There is neither a guide nor standard for this.
If using either of Euclidean distance or Pearson correlation, your data should follow a Gaussian / normal (parametric) distribution. So, if coming from a microarray, anything from RMA normalisation is fine, whereas, if coming from RNA-seq, any data deriving from a transformed normalised count metric should be fine, such as variance-stabilised, regularised log, or log CPM expression levels.
If you are performing clustering on non-normal data, like 'normalised' [non-transformed] RNA-seq counts, FPKM expression units, etc., then use Spearman correlation (non-parametric).

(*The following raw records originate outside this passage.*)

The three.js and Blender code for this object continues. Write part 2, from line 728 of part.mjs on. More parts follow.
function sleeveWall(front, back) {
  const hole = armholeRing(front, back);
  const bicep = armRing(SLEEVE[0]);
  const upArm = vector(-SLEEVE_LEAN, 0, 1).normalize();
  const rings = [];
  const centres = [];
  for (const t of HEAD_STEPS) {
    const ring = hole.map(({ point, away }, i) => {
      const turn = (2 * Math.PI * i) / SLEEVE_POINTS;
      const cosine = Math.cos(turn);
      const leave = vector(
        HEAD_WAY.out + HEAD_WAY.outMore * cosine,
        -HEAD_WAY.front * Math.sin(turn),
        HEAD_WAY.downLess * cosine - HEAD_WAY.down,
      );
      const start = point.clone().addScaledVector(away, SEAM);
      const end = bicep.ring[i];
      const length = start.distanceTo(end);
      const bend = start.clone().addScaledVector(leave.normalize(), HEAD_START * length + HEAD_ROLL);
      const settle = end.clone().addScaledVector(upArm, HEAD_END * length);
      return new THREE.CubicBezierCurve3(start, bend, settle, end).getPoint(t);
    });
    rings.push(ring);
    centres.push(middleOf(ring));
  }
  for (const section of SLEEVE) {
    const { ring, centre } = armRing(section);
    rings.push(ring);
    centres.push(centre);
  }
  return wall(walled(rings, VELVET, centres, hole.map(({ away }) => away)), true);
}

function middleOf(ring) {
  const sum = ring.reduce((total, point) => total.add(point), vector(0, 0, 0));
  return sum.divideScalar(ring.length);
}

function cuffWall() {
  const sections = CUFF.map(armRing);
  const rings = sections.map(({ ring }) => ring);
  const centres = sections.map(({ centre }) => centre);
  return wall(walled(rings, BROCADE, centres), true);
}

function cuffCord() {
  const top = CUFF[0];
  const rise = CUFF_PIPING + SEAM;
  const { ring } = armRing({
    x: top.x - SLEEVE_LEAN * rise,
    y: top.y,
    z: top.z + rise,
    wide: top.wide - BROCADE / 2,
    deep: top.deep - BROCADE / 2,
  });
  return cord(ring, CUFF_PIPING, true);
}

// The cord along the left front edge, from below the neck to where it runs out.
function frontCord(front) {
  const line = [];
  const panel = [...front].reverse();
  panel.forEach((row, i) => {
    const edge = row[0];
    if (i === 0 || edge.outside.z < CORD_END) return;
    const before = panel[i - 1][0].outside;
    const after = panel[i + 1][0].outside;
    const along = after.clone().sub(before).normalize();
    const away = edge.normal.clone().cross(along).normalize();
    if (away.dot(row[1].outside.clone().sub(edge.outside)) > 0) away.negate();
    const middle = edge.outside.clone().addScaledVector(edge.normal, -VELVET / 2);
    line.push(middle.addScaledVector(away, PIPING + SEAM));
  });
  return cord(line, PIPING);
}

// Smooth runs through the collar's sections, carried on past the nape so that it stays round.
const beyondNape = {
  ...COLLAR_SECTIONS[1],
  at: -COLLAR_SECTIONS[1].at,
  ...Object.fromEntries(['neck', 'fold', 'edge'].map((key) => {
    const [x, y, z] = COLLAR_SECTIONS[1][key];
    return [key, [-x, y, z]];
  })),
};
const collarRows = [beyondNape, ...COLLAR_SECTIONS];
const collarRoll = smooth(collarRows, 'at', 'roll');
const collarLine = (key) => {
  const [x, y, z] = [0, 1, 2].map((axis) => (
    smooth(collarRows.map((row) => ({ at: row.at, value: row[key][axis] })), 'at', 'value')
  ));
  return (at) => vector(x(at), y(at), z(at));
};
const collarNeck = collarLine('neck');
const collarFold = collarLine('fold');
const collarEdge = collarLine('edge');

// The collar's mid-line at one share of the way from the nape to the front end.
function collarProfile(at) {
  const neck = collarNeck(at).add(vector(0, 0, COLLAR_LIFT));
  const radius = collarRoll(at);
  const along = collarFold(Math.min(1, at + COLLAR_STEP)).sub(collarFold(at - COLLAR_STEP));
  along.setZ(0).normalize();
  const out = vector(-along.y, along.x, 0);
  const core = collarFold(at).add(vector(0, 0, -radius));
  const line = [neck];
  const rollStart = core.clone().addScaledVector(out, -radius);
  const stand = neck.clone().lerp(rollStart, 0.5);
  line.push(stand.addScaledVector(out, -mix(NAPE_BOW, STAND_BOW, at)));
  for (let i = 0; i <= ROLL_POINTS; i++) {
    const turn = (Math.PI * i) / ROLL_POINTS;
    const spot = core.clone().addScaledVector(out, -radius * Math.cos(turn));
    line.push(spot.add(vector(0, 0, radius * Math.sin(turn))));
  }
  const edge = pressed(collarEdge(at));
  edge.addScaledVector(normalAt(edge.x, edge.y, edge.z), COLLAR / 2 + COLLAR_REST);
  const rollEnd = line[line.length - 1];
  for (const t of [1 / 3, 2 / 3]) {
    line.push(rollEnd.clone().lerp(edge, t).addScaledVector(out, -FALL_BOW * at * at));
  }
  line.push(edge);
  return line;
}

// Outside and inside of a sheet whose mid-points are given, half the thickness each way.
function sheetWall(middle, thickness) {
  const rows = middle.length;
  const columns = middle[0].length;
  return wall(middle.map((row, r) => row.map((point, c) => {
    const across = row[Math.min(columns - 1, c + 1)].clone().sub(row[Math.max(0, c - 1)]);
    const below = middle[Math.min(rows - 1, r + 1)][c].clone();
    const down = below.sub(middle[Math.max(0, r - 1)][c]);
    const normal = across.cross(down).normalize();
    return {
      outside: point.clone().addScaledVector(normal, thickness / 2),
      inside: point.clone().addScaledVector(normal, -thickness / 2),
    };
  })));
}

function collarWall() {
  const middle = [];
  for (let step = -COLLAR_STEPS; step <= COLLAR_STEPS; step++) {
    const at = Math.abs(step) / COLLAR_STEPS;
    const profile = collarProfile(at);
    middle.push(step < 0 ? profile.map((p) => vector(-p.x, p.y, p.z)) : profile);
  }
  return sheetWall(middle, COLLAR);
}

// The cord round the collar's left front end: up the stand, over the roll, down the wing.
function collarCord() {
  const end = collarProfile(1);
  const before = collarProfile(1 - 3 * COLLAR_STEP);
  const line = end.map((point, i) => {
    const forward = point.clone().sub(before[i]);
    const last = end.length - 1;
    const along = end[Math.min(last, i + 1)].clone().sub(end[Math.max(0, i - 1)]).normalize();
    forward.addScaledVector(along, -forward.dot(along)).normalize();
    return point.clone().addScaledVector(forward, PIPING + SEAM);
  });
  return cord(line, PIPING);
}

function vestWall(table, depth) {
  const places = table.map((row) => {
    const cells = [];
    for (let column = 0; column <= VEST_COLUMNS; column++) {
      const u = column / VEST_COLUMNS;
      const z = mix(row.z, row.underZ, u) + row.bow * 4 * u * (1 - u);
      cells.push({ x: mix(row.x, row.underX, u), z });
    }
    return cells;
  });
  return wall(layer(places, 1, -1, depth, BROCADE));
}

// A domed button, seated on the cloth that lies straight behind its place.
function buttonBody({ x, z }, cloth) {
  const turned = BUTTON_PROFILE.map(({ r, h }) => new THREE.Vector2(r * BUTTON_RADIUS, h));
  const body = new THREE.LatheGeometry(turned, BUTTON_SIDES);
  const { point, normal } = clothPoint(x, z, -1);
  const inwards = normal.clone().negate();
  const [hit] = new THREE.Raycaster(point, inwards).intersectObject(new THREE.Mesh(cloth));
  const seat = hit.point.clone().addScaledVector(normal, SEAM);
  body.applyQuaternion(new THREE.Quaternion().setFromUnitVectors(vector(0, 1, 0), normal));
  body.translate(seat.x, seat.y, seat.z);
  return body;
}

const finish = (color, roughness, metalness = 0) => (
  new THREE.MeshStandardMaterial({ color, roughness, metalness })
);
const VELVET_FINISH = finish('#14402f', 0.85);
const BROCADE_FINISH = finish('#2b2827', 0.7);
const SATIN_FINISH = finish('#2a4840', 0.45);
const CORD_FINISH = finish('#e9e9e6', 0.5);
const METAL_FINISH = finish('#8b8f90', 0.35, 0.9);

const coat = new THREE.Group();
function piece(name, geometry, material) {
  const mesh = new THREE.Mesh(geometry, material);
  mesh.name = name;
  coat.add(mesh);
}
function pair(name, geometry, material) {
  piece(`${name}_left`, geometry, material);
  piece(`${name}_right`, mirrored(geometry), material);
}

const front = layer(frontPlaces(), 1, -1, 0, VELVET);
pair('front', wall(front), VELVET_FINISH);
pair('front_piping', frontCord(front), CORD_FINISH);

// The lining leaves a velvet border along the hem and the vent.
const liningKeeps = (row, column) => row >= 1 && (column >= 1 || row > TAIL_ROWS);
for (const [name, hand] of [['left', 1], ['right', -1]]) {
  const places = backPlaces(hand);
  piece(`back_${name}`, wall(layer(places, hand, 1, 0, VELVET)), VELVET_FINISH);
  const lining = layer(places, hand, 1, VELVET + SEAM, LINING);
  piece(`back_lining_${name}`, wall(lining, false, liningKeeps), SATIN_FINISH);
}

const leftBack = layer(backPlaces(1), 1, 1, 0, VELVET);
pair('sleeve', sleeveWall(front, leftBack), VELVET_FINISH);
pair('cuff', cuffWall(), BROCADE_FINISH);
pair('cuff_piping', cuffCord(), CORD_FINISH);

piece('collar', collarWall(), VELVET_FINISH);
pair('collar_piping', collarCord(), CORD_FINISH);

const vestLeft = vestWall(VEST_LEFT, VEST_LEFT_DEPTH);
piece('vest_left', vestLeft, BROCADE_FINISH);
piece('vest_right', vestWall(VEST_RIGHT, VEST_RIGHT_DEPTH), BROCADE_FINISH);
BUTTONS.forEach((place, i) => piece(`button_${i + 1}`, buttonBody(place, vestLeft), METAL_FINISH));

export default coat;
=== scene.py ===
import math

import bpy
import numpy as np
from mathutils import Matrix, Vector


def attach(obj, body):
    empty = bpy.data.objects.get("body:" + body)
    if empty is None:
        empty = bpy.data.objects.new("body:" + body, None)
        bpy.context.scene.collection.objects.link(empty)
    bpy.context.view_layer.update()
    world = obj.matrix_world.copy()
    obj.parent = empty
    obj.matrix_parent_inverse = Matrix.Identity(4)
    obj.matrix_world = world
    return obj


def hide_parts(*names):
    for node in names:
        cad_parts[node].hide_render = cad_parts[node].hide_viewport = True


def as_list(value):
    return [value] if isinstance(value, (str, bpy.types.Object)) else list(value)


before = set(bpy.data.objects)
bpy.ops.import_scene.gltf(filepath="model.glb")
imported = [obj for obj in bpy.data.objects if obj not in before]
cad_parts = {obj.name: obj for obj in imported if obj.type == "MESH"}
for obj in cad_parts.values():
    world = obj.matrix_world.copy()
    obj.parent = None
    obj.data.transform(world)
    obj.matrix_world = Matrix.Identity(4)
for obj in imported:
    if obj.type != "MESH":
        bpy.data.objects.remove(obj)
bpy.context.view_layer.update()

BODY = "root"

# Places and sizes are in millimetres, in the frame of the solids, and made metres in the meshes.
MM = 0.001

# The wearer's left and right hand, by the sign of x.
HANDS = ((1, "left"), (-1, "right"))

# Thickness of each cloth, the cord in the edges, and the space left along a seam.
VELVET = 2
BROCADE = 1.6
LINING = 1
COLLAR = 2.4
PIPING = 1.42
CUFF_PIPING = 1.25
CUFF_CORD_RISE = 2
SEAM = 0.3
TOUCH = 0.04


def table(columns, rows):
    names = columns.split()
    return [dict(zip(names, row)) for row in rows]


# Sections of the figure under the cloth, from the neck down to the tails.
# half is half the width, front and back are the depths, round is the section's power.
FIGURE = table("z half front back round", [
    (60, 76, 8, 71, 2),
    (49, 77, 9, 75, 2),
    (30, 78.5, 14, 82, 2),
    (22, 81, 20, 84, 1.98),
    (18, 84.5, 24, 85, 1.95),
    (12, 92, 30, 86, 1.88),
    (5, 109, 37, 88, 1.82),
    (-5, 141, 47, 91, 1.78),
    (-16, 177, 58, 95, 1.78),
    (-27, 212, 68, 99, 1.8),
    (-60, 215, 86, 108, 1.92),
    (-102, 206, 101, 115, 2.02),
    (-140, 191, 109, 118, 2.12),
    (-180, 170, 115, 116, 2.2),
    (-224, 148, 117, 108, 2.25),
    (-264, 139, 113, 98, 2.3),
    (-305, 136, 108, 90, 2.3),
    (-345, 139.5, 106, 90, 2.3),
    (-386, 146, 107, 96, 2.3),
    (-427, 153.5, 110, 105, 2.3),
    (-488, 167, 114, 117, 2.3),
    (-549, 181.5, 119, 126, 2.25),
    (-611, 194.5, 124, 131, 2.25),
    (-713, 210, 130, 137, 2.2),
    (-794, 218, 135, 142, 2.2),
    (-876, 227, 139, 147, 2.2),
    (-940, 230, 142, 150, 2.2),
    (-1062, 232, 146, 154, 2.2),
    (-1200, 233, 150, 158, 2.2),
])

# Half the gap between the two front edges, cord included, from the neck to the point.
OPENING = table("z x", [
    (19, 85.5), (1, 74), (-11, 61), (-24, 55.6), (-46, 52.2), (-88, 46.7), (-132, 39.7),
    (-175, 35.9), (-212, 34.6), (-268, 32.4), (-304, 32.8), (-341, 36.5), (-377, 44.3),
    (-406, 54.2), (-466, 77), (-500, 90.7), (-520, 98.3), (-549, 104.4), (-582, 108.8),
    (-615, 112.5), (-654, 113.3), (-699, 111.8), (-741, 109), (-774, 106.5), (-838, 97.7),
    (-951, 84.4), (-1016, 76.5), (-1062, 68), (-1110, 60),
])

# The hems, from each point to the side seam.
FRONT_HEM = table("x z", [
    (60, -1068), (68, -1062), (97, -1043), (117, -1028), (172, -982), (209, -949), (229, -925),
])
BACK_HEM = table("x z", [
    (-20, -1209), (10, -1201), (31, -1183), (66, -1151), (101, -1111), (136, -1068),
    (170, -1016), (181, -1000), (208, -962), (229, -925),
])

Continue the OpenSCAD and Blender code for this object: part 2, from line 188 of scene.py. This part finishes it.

As usual, get intimate with your data, know its distribution, and thereafter choose the appropriate method(s).
Kevin
A good point to rise is data distribution importance for choosing distance measures in clustering analysis. Thanks This is my understanding of differences between Euclidean distance or Pearson correlation distances application for gene expression clustering: When we are interested in considering overall expression profiles (up and down), correlation-based measures (i.e. Pearson correlation) would be of choice. In other cases, we may want to cluster observations with the same magnitude of dysregulation together. In this way observations with high value of features would cluster together. In these cases, Euclidean distance would be our choice for dissimilarity matrix calculation.
Thanks a lot I got it
I got it, thanks a lot for this fruitful answer.